-- Begin DATASET EXTRACT --

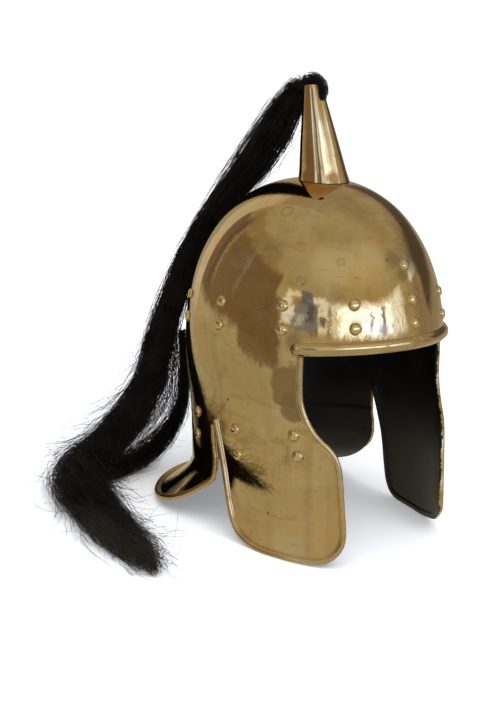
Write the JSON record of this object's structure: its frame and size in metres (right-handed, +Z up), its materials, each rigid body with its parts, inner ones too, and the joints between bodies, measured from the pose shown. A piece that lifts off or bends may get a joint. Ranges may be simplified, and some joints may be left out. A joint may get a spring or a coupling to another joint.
{
  "type": "plumed brass helmet",
  "caption": "Domed brass helmet with cheek guards, neck guard, rolled brow moulding, domed rivets and a cone socket that holds a long black horsehair plume.",
  "frame": {"origin": "on the surface the helmet stands on, under the middle of the whole outline", "axes": "+X towards the wearer's left, +Y towards the back of the head, +Z up; the face opening looks along -Y and the helmet stands pitched back on its cheek guards and neck guard"},
  "size_m": [0.3336, 0.2848, 0.3976],
  "materials": {
    "brass": "polished by hand, warm, lightly tarnished and dented; gloss black paint inside",
    "rivet_brass": "polished domed heads, dark in the seat",
    "horsehair": "loose black horsehair with brown glints"
  },
  "bodies": {
    "root": {"brass_shell": "brass", "brow_bead": "brass", "right_cheek_rim": "brass", "left_cheek_rim": "brass", "neck_guard_rim": "brass", "plume_socket": "brass", "horsehair_plume": "horsehair", "brow_rivet": "rivet_brass", "band_rivet_upper_01": "rivet_brass", "band_rivet_upper_02": "rivet_brass", "band_rivet_upper_03": "rivet_brass", "band_rivet_upper_04": "rivet_brass", "band_rivet_upper_05": "rivet_brass", "band_rivet_upper_06": "rivet_brass", "band_rivet_upper_07": "rivet_brass", "band_rivet_upper_08": "rivet_brass", "band_rivet_upper_09": "rivet_brass", "band_rivet_upper_10": "rivet_brass", "band_rivet_upper_11": "rivet_brass", "band_rivet_lower_01": "rivet_brass", "band_rivet_lower_02": "rivet_brass", "band_rivet_lower_03": "rivet_brass", "band_rivet_lower_04": "rivet_brass", "band_rivet_lower_05": "rivet_brass", "band_rivet_lower_06": "rivet_brass", "band_rivet_lower_07": "rivet_brass", "band_rivet_lower_08": "rivet_brass", "band_rivet_lower_09": "rivet_brass", "band_rivet_lower_10": "rivet_brass", "band_rivet_lower_11": "rivet_brass", "right_cheek_rivet_1": "rivet_brass", "right_cheek_rivet_2": "rivet_brass", "right_cheek_rivet_3": "rivet_brass", "right_cheek_rivet_4": "rivet_brass", "left_cheek_rivet_1": "rivet_brass", "left_cheek_rivet_2": "rivet_brass", "left_cheek_rivet_3": "rivet_brass", "left_cheek_rivet_4": "rivet_brass", "right_neck_rivet_1": "rivet_brass", "right_neck_rivet_2": "rivet_brass", "left_neck_rivet_1": "rivet_brass", "left_neck_rivet_2": "rivet_brass"}
  },
  "joints": []
}
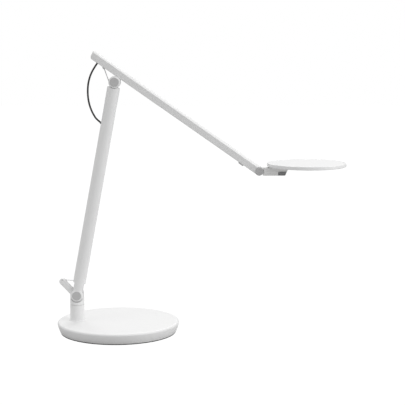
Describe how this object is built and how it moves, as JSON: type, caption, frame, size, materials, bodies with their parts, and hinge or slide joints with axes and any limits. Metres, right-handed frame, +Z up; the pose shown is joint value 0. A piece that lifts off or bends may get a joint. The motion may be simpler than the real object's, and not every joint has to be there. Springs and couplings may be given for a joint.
{
  "type": "counterweight balance desk lamp",
  "caption": "White balanced-arm desk lamp with a round weighted base, two slim arms on sprung joints and a thin round head.",
  "frame": {"origin": "on the desk, under the centre of the round base", "axes": "+X from the base's centre the way the arm reaches at rest, +Y to the far side as seen in the picture, +Z up"},
  "size_m": [0.4727, 0.2, 0.4618],
  "materials": {
    "white_paint": "satin",
    "white_plastic": "satin",
    "grey_cap": "satin",
    "dark_button": "satin",
    "rubber_pad": "matte",
    "cast_iron": "rough",
    "steel": "brushed",
    "cast_aluminium": "painted satin",
    "steel_wire": "drawn",
    "brass_bush": "machined",
    "bearing_plastic": "satin",
    "black_cord": "matte",
    "clear_acrylic": "clear",
    "milky_diffuser": "translucent",
    "circuit_board": "solder mask"
  },
  "bodies": {
    "base": {"base_cover": "white_paint", "base_weight": "cast_iron", "base_plate": "steel", "base_screws": "steel", "foot_pad": "rubber_pad", "power_inlet": "dark_button", "swivel_bush": "brass_bush", "swivel_washer": "bearing_plastic"},
    "swivel": {"swivel_head": "cast_aluminium", "swivel_spindle": "steel", "spindle_washer": "steel", "spindle_nut": "steel", "balance_lever": "cast_aluminium", "lever_pin": "steel"},
    "lower_arm": {"lower_arm_fork": "cast_aluminium", "lower_arm_tube": "cast_aluminium", "elbow_knuckle": "cast_aluminium", "lower_grommet": "dark_button", "base_caps": "grey_cap", "base_pin": "steel", "wire_roller": "bearing_plastic", "roller_pin": "steel", "base_spring": "steel", "base_spring_anchor": "steel", "base_wire": "steel_wire"},
    "upper_arm": {"elbow_wire": "steel_wire", "upper_arm_shell": "cast_aluminium", "tail_cap": "white_plastic", "upper_grommet": "dark_button", "wire_bushing": "grey_cap", "elbow_roller": "bearing_plastic", "elbow_roller_pin": "steel", "elbow_spring": "steel", "elbow_spring_anchor": "steel", "anchor_plug": "grey_cap", "elbow_bracket": "cast_aluminium", "bracket_screws": "steel", "bracket_nut_plate": "steel", "elbow_caps": "grey_cap", "elbow_pin": "steel", "arm_end_fork": "cast_aluminium", "hinge_pin": "steel", "hinge_caps": "grey_cap", "elbow_cord": "black_cord"},
    "head": {"neck_housing": "white_plastic", "head_screws": "steel", "dimmer_board": "circuit_board", "head_shell": "cast_aluminium", "reflector": "white_plastic", "light_guide": "clear_acrylic", "diffuser": "milky_diffuser", "light_strip": "circuit_board"},
    "button": {"dimmer_button": "dark_button"}
  },
  "joints": [
    {"name": "base_swivel", "type": "hinge", "parent": "base", "child": "swivel", "pos_m": [-0.0678, 0, 0.0456], "axis": [0, 0, 1], "range_deg": [-90, 90]},
    {"name": "base_tilt", "type": "hinge", "parent": "swivel", "child": "lower_arm", "pos_m": [-0.0678, 0, 0.0609], "axis": [0, 1, 0], "range_deg": [-18, 30], "deforming": ["base_wire"]},
    {"name": "elbow_tilt", "type": "hinge", "parent": "lower_arm", "child": "upper_arm", "pos_m": [-0.0027, 0, 0.4108], "axis": [0, 1, 0], "range_deg": [-55, 20], "deforming": ["elbow_wire", "elbow_cord"]},
    {"name": "head_tilt", "type": "hinge", "parent": "upper_arm", "child": "head", "pos_m": [0.23087, 0, 0.26666], "axis": [0, 1, 0], "range_deg": [-35, 50]},
    {"name": "button_press", "type": "slide", "parent": "head", "child": "button", "axis": [0, 1, 0], "range_m": [0, 0.0008], "stiffness_N_per_m": 400}
  ]
}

-- End DATASET EXTRACT --

[WHAT NEEDS TO BE DONE]
Quote each line of the listing above exactly.

[EXPECTED ANSWER]
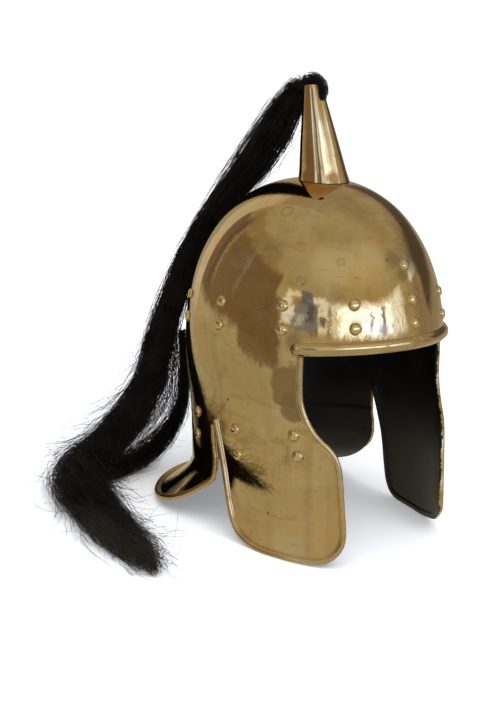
Write the JSON record of this object's structure: its frame and size in metres (right-handed, +Z up), its materials, each rigid body with its parts, inner ones too, and the joints between bodies, measured from the pose shown. A piece that lifts off or bends may get a joint. Ranges may be simplified, and some joints may be left out. A joint may get a spring or a coupling to another joint.
{
  "type": "plumed brass helmet",
  "caption": "Domed brass helmet with cheek guards, neck guard, rolled brow moulding, domed rivets and a cone socket that holds a long black horsehair plume.",
  "frame": {"origin": "on the surface the helmet stands on, under the middle of the whole outline", "axes": "+X towards the wearer's left, +Y towards the back of the head, +Z up; the face opening looks along -Y and the helmet stands pitched back on its cheek guards and neck guard"},
  "size_m": [0.3336, 0.2848, 0.3976],
  "materials": {
    "brass": "polished by hand, warm, lightly tarnished and dented; gloss black paint inside",
    "rivet_brass": "polished domed heads, dark in the seat",
    "horsehair": "loose black horsehair with brown glints"
  },
  "bodies": {
    "root": {"brass_shell": "brass", "brow_bead": "brass", "right_cheek_rim": "brass", "left_cheek_rim": "brass", "neck_guard_rim": "brass", "plume_socket": "brass", "horsehair_plume": "horsehair", "brow_rivet": "rivet_brass", "band_rivet_upper_01": "rivet_brass", "band_rivet_upper_02": "rivet_brass", "band_rivet_upper_03": "rivet_brass", "band_rivet_upper_04": "rivet_brass", "band_rivet_upper_05": "rivet_brass", "band_rivet_upper_06": "rivet_brass", "band_rivet_upper_07": "rivet_brass", "band_rivet_upper_08": "rivet_brass", "band_rivet_upper_09": "rivet_brass", "band_rivet_upper_10": "rivet_brass", "band_rivet_upper_11": "rivet_brass", "band_rivet_lower_01": "rivet_brass", "band_rivet_lower_02": "rivet_brass", "band_rivet_lower_03": "rivet_brass", "band_rivet_lower_04": "rivet_brass", "band_rivet_lower_05": "rivet_brass", "band_rivet_lower_06": "rivet_brass", "band_rivet_lower_07": "rivet_brass", "band_rivet_lower_08": "rivet_brass", "band_rivet_lower_09": "rivet_brass", "band_rivet_lower_10": "rivet_brass", "band_rivet_lower_11": "rivet_brass", "right_cheek_rivet_1": "rivet_brass", "right_cheek_rivet_2": "rivet_brass", "right_cheek_rivet_3": "rivet_brass", "right_cheek_rivet_4": "rivet_brass", "left_cheek_rivet_1": "rivet_brass", "left_cheek_rivet_2": "rivet_brass", "left_cheek_rivet_3": "rivet_brass", "left_cheek_rivet_4": "rivet_brass", "right_neck_rivet_1": "rivet_brass", "right_neck_rivet_2": "rivet_brass", "left_neck_rivet_1": "rivet_brass", "left_neck_rivet_2": "rivet_brass"}
  },
  "joints": []
}
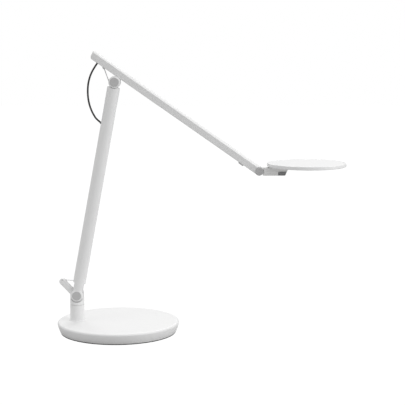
Describe how this object is built and how it moves, as JSON: type, caption, frame, size, materials, bodies with their parts, and hinge or slide joints with axes and any limits. Metres, right-handed frame, +Z up; the pose shown is joint value 0. A piece that lifts off or bends may get a joint. The motion may be simpler than the real object's, and not every joint has to be there. Springs and couplings may be given for a joint.
{
  "type": "counterweight balance desk lamp",
  "caption": "White balanced-arm desk lamp with a round weighted base, two slim arms on sprung joints and a thin round head.",
  "frame": {"origin": "on the desk, under the centre of the round base", "axes": "+X from the base's centre the way the arm reaches at rest, +Y to the far side as seen in the picture, +Z up"},
  "size_m": [0.4727, 0.2, 0.4618],
  "materials": {
    "white_paint": "satin",
    "white_plastic": "satin",
    "grey_cap": "satin",
    "dark_button": "satin",
    "rubber_pad": "matte",
    "cast_iron": "rough",
    "steel": "brushed",
    "cast_aluminium": "painted satin",
    "steel_wire": "drawn",
    "brass_bush": "machined",
    "bearing_plastic": "satin",
    "black_cord": "matte",
    "clear_acrylic": "clear",
    "milky_diffuser": "translucent",
    "circuit_board": "solder mask"
  },
  "bodies": {
    "base": {"base_cover": "white_paint", "base_weight": "cast_iron", "base_plate": "steel", "base_screws": "steel", "foot_pad": "rubber_pad", "power_inlet": "dark_button", "swivel_bush": "brass_bush", "swivel_washer": "bearing_plastic"},
    "swivel": {"swivel_head": "cast_aluminium", "swivel_spindle": "steel", "spindle_washer": "steel", "spindle_nut": "steel", "balance_lever": "cast_aluminium", "lever_pin": "steel"},
    "lower_arm": {"lower_arm_fork": "cast_aluminium", "lower_arm_tube": "cast_aluminium", "elbow_knuckle": "cast_aluminium", "lower_grommet": "dark_button", "base_caps": "grey_cap", "base_pin": "steel", "wire_roller": "bearing_plastic", "roller_pin": "steel", "base_spring": "steel", "base_spring_anchor": "steel", "base_wire": "steel_wire"},
    "upper_arm": {"elbow_wire": "steel_wire", "upper_arm_shell": "cast_aluminium", "tail_cap": "white_plastic", "upper_grommet": "dark_button", "wire_bushing": "grey_cap", "elbow_roller": "bearing_plastic", "elbow_roller_pin": "steel", "elbow_spring": "steel", "elbow_spring_anchor": "steel", "anchor_plug": "grey_cap", "elbow_bracket": "cast_aluminium", "bracket_screws": "steel", "bracket_nut_plate": "steel", "elbow_caps": "grey_cap", "elbow_pin": "steel", "arm_end_fork": "cast_aluminium", "hinge_pin": "steel", "hinge_caps": "grey_cap", "elbow_cord": "black_cord"},
    "head": {"neck_housing": "white_plastic", "head_screws": "steel", "dimmer_board": "circuit_board", "head_shell": "cast_aluminium", "reflector": "white_plastic", "light_guide": "clear_acrylic", "diffuser": "milky_diffuser", "light_strip": "circuit_board"},
    "button": {"dimmer_button": "dark_button"}
  },
  "joints": [
    {"name": "base_swivel", "type": "hinge", "parent": "base", "child": "swivel", "pos_m": [-0.0678, 0, 0.0456], "axis": [0, 0, 1], "range_deg": [-90, 90]},
    {"name": "base_tilt", "type": "hinge", "parent": "swivel", "child": "lower_arm", "pos_m": [-0.0678, 0, 0.0609], "axis": [0, 1, 0], "range_deg": [-18, 30], "deforming": ["base_wire"]},
    {"name": "elbow_tilt", "type": "hinge", "parent": "lower_arm", "child": "upper_arm", "pos_m": [-0.0027, 0, 0.4108], "axis": [0, 1, 0], "range_deg": [-55, 20], "deforming": ["elbow_wire", "elbow_cord"]},
    {"name": "head_tilt", "type": "hinge", "parent": "upper_arm", "child": "head", "pos_m": [0.23087, 0, 0.26666], "axis": [0, 1, 0], "range_deg": [-35, 50]},
    {"name": "button_press", "type": "slide", "parent": "head", "child": "button", "axis": [0, 1, 0], "range_m": [0, 0.0008], "stiffness_N_per_m": 400}
  ]
}